Under the FLSA, misclassified workers who did not receive overtime pay can recover unpaid overtime going back two years (or three years for willful violations), plus an equal amount in liquidated damages, plus attorney’s fees. Class actions involving hundreds or thousands of misclassified workers can result in liability in the millions of dollars. Workers’ compensation premiums, unpaid benefits, and penalties add further exposure.

How to Protect Your Business

The first step is conducting a classification analysis for each category of non-employee worker, applying the applicable federal and state tests. Do not rely solely on a written contract that calls the worker an independent contractor — that label is never controlling. Analyze the actual substance of the working relationship.

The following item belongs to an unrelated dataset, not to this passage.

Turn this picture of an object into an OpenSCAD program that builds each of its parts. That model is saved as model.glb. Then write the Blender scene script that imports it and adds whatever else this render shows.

For workers who genuinely function as employees, reclassify them. The IRS Voluntary Classification Settlement Program allows some employers to resolve past misclassification at reduced cost. For workers who can legitimately be classified as contractors, structure the relationship to support that classification: allow them to set their own hours, permit them to work for other clients, have them provide their own tools, and pay them by the project rather than by the hour.

The Bottom Line

Worker classification is not a technicality — it is a substantive legal determination that carries significant financial consequences if you get it wrong. The tests vary by purpose (IRS, FLSA, state law) and by state, and no single factor is controlling under most of them. Business owners who use contractors regularly should conduct periodic classification audits, and any business facing a reclassification challenge from a government agency or a worker should engage an employment lawyer immediately. The cost of getting it right the first time is far less than the cost of correcting it under compulsion.